Opened 7 years ago

Closed 7 years ago

Last modified 7 years ago

#8759 closed enhancement (wontfix)

Fix clocksource for ntp

Reported by: ken@… Owned by: blfs-book@…
Priority: normal Milestone: 8.0
Component: BOOK Version: SVN
Severity: normal Keywords:
Cc:

Description

One one of my machines I had to manipulate the system date/time to ensure that PDFs of different versions of a TTF font (produced by 'fret' which includes the date and time in the heading) matched. That caused me to looked at my syslog, and I discovered that not everything was rosy.

I saw several messages like

frequency error 1726 PPM exceeds tolerance 500 PPM

although these had not previously been apparent, and something in the current kernel (after a lot of software suspends and wakens) maybe dropped the ball. However, the box was no longer synchronising.

This is apparently fixable by:

  1. Check the available clock sources in cat /sys/devices/system/clocksource/clocksource0/available_clocksource
  2. The default is now tsc, it used (years ago!) to be acpi_pm. Assuming

acpi_pm is available, echo that to /sys/devices/system/clocksource/clocksource0/current_clocksource

  1. If things improve, add that as a boot option in grub, i.e.

clocksource=acpi_pm

At the moment I've been running with acpi_pm for a bit over a day, but I haven't rebooted to force it from grub.

Change History (9)

comment:1 by ken@…, 7 years ago

Also, thinking back to Roger Koehler's problem at http://lists.linuxfromscratch.org/pipermail/blfs-support/2016-December/078699.html (his system time on recent kernels is apparently binary zero), changing

ntpd -q

to

ntpd -gq

(to allow an excessive initial adjustment) would have perhaps helped him (if the -g was explained, and this could be suggested as an initial step if the system date is way off).

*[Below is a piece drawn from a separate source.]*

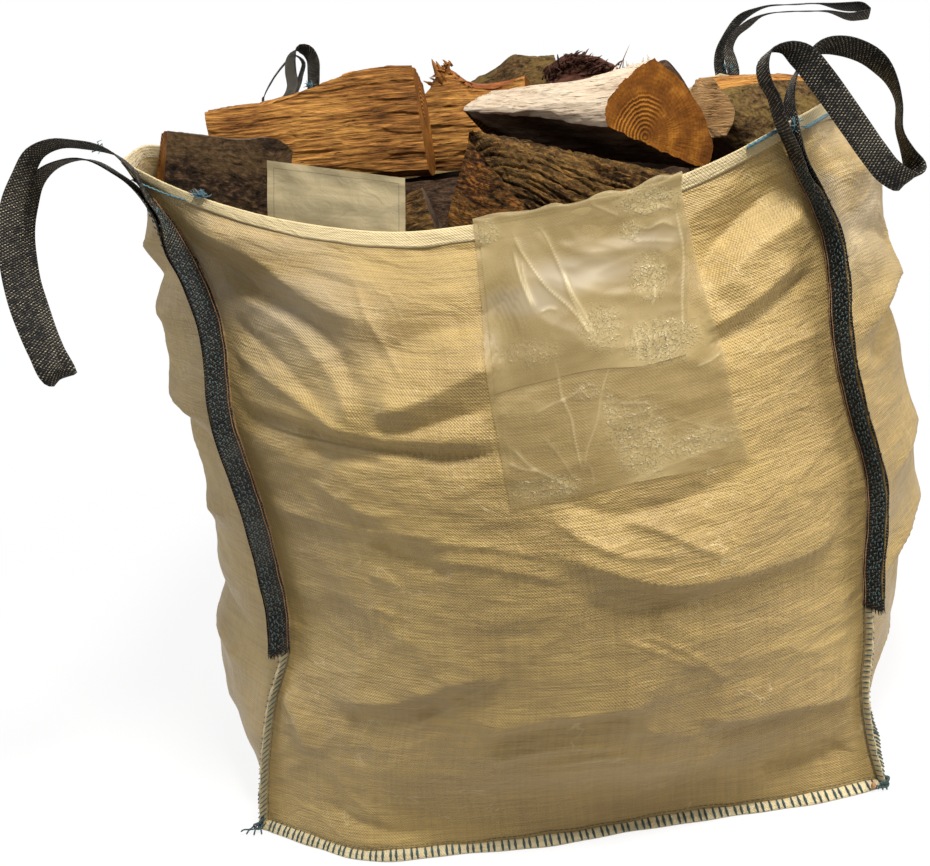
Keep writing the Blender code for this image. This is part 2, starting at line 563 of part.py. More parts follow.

comment:2 by bdubbs@…, 7 years ago

Interesting issue. On my development system I have

available: tsc hpet acpi_pm
source: tsc

On my workstation:

available: hpet acpi_pm source: hpet

I have no idea why the difference, but ntp syncs to -0.752 and -5.593 ms respectively.

Last edited 7 years ago by bdubbs@… (previous) (diff)

comment:3 by bdubbs@…, 7 years ago

This URL may be helpful:

https://software.intel.com/en-us/blogs/2013/06/20/eliminate-the-dreaded-clocksource-is-unstable-message-switch-to-tsc-for-a-stable

I'm inclined to mark this ticket as wontfix as it seems to be specific to some HW failure.

comment:4 by ken@…, 7 years ago

That link appears to be very-specific to a particular high-end CPU. In my particular case I suspect that the specific kernel version (4.9.0) and repeated swsuspend (s2ram) cycles have upset the kernel.

BOTH items in my suggestion came from what for me is the top-ranked result on google for 'ppm exceeds tolerance 500 ppm', https://access.redhat.com/solutions/35640 which was updated in April last year.

comment:5 by bdubbs@…, 7 years ago

Could you update your kernel to 4.9.3 and see if you get a recurrence?

in reply to:  5 comment:6 by ken@…, 7 years ago

Replying to bdubbs@…:

Could you update your kernel to 4.9.3 and see if you get a recurrence?

Not for a day or three. Also, the box had been sleeping at least once every day for at least a week before I noticed the problem.

comment:7 by ken@…, 7 years ago

I had to close most of my desktop applications so that I could keep bouncing Xorg to look at fontconfig options, so I've taken the opportunity to build and boot 4.9.4 using the default tsc clocksource. About to do the first swsuspend (this is on my haswell).

comment:8 by ken@…, 7 years ago

Resolution: wontfix
Status: newclosed

So far, the problem has failed to recur. I'll put a few details in the wiki. Closing as wontfix.

comment:9 by ken@…, 7 years ago

For the little it is worth, an update to this. After assuming the time was again accurate, I happened to notice it was 5 minutes slow. The cause appears to be frequent suspend to RAM. I tried various workarounds, e.g. reset it daily with ntpd -gq, retry the other clocksource. Eventually I noticed that after waking the box, it could have large offsets (several thousand milliseconds), but it did eventually sync. My thoughts now are that I had left it sleeping for several days and that caused the offset to be too great to sync.

I've added a script into /usr/lib/pm-utils/sleep.d/48ntpd to stop ntpd when going to sleep, and when waking to run ntpd -gq and then start it normally. That seems to keep it within less than a second (checking with /usr/sbin/ntpq -p). I'll add that to the wiki under ntpd.